═══ THE INPUT ═══
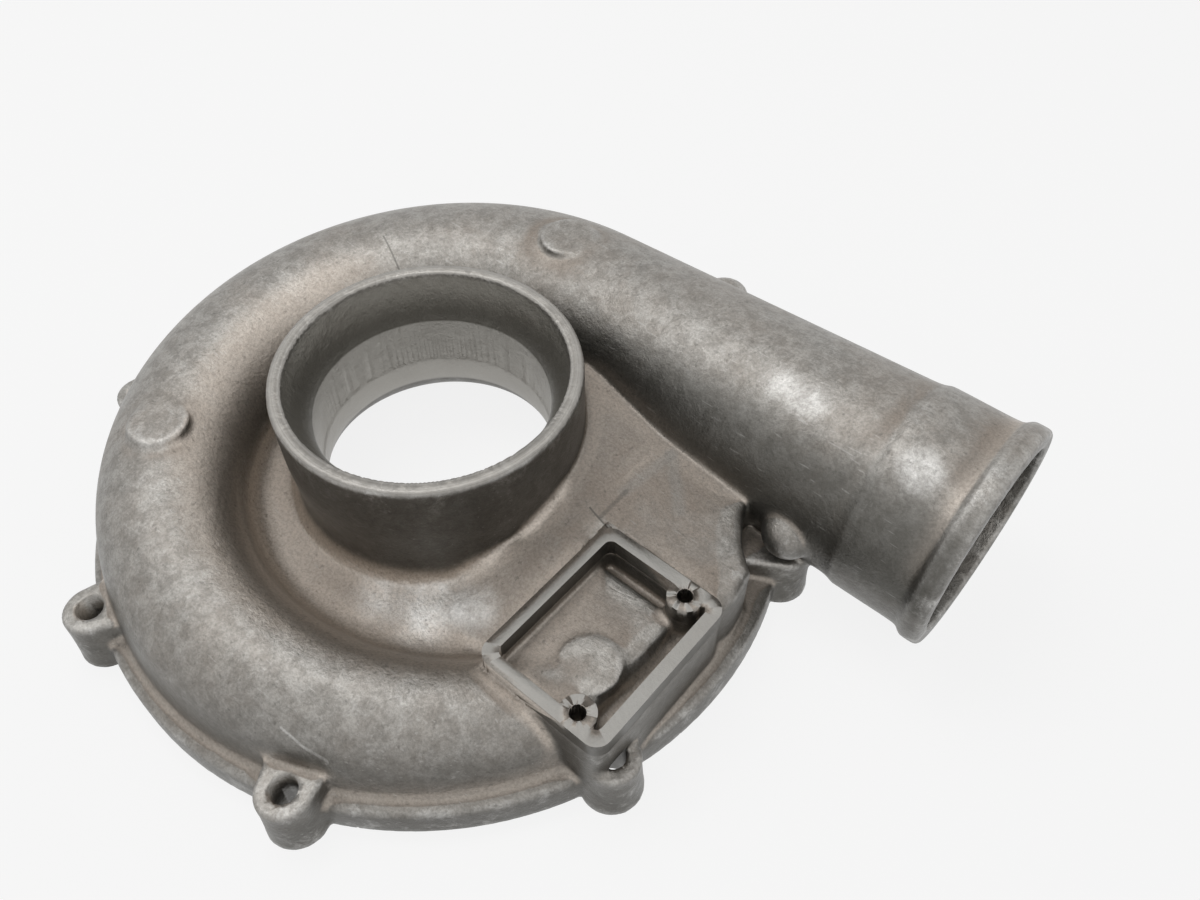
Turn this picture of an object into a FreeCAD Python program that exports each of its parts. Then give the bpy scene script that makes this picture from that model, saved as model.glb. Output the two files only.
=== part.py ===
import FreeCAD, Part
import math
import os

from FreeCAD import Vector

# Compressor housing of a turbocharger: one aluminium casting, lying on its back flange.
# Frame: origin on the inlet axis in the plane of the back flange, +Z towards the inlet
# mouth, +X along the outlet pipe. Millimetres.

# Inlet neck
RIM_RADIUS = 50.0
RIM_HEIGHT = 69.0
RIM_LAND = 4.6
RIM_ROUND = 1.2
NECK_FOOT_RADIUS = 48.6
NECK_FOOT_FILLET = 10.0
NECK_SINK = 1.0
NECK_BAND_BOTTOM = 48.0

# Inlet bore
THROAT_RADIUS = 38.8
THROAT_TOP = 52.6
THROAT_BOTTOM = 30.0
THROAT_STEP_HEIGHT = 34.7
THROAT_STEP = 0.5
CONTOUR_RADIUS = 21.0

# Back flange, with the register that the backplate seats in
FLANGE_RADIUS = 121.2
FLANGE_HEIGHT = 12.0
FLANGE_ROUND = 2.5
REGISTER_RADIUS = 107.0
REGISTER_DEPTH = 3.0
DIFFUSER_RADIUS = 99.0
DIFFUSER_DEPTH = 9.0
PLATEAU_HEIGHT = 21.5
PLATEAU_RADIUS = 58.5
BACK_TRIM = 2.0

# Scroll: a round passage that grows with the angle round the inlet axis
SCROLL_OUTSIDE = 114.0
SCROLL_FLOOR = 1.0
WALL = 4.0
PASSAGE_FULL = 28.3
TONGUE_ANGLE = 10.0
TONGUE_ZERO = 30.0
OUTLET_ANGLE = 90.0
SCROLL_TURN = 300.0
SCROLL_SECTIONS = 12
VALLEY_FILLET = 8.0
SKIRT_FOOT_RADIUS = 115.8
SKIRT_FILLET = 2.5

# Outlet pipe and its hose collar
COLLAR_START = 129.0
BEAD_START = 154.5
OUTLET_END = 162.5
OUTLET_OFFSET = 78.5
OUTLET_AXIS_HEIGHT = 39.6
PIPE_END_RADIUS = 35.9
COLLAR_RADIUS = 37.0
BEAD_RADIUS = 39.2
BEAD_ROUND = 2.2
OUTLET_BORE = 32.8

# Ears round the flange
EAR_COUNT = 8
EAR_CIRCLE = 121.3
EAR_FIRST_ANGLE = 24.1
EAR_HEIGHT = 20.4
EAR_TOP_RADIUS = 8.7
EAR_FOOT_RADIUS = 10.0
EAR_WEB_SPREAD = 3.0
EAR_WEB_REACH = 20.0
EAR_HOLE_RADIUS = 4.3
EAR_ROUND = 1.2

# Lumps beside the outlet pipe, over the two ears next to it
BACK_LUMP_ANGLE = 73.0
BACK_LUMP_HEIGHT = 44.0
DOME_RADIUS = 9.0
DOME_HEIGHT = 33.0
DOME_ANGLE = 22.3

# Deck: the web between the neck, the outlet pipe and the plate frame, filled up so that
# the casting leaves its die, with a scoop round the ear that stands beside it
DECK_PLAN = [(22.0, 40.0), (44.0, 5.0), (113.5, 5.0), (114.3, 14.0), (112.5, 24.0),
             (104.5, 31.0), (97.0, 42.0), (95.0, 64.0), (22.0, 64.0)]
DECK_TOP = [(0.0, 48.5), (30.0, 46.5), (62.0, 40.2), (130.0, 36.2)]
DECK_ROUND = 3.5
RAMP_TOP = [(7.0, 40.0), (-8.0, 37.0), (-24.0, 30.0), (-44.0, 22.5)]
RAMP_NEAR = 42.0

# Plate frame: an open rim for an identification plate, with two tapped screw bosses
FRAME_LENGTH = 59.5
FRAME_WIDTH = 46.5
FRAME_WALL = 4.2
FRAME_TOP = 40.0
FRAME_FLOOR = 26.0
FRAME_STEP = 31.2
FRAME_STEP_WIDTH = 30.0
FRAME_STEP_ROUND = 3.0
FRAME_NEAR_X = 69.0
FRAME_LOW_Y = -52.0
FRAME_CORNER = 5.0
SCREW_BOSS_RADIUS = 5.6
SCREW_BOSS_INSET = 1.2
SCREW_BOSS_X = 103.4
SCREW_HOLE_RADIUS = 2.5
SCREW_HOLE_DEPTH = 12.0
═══
═══ THE INPUT ═══
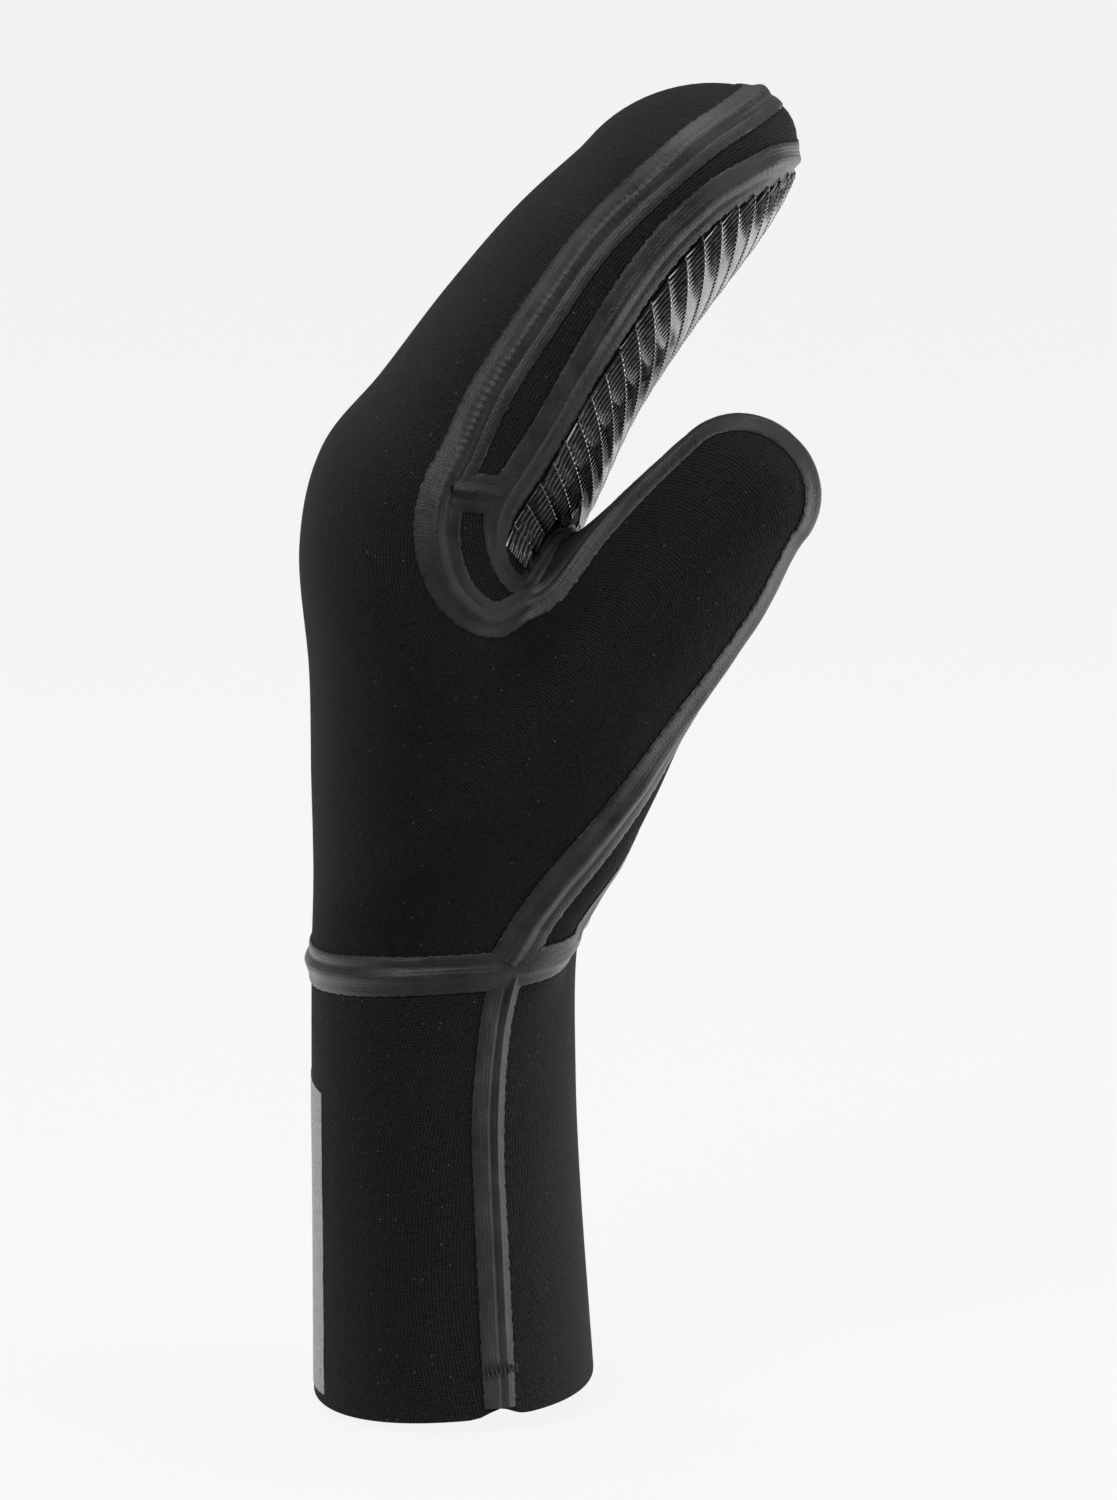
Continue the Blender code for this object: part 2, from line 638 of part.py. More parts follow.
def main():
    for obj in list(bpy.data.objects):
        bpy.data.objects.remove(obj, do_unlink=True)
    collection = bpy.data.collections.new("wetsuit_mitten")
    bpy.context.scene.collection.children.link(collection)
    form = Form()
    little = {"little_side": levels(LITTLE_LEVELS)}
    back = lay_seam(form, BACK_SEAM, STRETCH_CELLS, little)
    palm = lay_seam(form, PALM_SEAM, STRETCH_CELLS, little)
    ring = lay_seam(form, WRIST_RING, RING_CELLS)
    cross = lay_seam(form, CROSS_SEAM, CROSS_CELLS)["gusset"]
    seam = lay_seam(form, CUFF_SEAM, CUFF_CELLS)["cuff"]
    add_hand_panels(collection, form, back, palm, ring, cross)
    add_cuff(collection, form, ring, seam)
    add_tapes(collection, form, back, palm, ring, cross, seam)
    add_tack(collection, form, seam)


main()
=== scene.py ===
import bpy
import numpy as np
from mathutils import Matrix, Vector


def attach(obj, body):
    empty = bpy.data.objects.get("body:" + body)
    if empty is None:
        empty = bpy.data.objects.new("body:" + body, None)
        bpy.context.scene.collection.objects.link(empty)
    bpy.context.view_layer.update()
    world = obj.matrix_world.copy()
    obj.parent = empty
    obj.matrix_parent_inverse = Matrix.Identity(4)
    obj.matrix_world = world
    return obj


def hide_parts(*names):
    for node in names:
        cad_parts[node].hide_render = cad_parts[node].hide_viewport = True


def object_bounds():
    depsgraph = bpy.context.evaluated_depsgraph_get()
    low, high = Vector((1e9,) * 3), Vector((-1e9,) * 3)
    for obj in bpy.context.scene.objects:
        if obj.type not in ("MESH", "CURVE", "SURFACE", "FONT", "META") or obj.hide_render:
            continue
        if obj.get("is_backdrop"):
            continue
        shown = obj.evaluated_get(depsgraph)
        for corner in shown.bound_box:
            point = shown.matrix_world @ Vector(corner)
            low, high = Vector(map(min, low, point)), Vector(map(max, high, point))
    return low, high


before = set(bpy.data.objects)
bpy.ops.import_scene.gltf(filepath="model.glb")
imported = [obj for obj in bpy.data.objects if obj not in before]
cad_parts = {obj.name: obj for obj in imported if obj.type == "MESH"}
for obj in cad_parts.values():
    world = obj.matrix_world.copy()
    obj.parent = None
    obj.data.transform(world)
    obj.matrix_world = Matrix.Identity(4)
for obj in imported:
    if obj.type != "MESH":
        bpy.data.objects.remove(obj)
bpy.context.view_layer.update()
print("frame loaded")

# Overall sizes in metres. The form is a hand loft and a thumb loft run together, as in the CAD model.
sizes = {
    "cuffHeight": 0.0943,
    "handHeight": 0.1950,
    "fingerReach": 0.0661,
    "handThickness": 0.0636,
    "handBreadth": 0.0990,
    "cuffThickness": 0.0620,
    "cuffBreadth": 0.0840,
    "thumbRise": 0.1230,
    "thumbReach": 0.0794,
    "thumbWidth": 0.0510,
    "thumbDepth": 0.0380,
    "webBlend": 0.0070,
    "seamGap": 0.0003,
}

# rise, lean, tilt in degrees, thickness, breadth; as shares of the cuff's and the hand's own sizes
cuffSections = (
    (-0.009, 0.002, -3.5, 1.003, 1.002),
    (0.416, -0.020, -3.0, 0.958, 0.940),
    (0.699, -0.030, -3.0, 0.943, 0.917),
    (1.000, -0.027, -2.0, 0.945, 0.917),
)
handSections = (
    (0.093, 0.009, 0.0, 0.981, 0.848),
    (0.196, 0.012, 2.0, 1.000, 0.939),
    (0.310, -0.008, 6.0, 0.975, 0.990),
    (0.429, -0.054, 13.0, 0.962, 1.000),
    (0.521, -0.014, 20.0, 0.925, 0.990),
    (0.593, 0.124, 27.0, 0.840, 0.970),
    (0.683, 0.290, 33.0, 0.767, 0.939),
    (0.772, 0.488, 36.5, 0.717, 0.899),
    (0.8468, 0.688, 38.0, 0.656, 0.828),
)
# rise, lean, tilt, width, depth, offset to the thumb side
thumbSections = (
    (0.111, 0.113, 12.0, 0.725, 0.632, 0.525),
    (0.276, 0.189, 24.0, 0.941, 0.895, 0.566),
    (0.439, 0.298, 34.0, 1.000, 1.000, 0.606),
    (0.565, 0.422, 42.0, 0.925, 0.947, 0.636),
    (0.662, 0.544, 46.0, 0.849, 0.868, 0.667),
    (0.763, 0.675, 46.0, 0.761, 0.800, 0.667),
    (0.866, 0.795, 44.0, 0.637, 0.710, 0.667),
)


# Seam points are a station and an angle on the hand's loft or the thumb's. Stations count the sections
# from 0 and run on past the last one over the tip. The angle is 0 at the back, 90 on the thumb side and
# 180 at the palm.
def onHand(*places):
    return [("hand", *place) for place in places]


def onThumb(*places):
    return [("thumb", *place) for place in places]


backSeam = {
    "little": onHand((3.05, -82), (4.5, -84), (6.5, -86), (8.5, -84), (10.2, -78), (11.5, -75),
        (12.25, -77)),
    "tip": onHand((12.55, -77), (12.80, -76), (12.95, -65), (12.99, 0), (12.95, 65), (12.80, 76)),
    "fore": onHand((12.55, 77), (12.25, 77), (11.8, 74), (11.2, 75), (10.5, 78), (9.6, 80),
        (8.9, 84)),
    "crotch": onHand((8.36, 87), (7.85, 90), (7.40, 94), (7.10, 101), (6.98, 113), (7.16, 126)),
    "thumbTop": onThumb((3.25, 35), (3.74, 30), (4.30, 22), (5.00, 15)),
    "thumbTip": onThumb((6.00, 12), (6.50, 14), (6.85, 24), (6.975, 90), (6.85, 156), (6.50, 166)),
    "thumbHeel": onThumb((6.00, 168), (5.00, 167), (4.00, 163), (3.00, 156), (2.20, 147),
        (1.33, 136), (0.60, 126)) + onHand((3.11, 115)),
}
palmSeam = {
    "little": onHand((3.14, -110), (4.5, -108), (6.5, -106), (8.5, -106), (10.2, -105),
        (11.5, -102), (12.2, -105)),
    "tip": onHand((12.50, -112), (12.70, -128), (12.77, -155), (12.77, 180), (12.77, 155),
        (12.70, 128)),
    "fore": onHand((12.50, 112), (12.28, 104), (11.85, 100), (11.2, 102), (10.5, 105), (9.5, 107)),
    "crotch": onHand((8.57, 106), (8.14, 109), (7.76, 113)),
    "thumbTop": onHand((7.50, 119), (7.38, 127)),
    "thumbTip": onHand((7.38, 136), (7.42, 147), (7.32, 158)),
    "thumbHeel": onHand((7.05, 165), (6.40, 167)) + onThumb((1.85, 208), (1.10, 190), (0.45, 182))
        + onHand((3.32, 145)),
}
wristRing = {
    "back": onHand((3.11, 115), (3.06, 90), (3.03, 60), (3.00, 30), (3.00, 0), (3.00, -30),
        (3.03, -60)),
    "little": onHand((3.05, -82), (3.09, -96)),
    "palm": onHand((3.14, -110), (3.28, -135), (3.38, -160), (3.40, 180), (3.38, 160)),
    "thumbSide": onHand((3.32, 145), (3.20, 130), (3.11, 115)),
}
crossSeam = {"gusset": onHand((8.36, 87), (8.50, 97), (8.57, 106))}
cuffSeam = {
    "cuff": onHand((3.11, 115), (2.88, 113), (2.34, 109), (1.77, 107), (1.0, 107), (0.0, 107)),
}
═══
DO THIS: Keep both end lines and retype everything in the records above from the line containing "add_cuff(collection, form, ring, seam)" through the line containing "bpy.data.objects.remove(obj)", exactly, with nothing else.

SOLVED PROBLEM:
    add_cuff(collection, form, ring, seam)
    add_tapes(collection, form, back, palm, ring, cross, seam)
    add_tack(collection, form, seam)


main()
=== scene.py ===
import bpy
import numpy as np
from mathutils import Matrix, Vector


def attach(obj, body):
    empty = bpy.data.objects.get("body:" + body)
    if empty is None:
        empty = bpy.data.objects.new("body:" + body, None)
        bpy.context.scene.collection.objects.link(empty)
    bpy.context.view_layer.update()
    world = obj.matrix_world.copy()
    obj.parent = empty
    obj.matrix_parent_inverse = Matrix.Identity(4)
    obj.matrix_world = world
    return obj


def hide_parts(*names):
    for node in names:
        cad_parts[node].hide_render = cad_parts[node].hide_viewport = True


def object_bounds():
    depsgraph = bpy.context.evaluated_depsgraph_get()
    low, high = Vector((1e9,) * 3), Vector((-1e9,) * 3)
    for obj in bpy.context.scene.objects:
        if obj.type not in ("MESH", "CURVE", "SURFACE", "FONT", "META") or obj.hide_render:
            continue
        if obj.get("is_backdrop"):
            continue
        shown = obj.evaluated_get(depsgraph)
        for corner in shown.bound_box:
            point = shown.matrix_world @ Vector(corner)
            low, high = Vector(map(min, low, point)), Vector(map(max, high, point))
    return low, high


before = set(bpy.data.objects)
bpy.ops.import_scene.gltf(filepath="model.glb")
imported = [obj for obj in bpy.data.objects if obj not in before]
cad_parts = {obj.name: obj for obj in imported if obj.type == "MESH"}
for obj in cad_parts.values():
    world = obj.matrix_world.copy()
    obj.parent = None
    obj.data.transform(world)
    obj.matrix_world = Matrix.Identity(4)
for obj in imported:
    if obj.type != "MESH":
        bpy.data.objects.remove(obj)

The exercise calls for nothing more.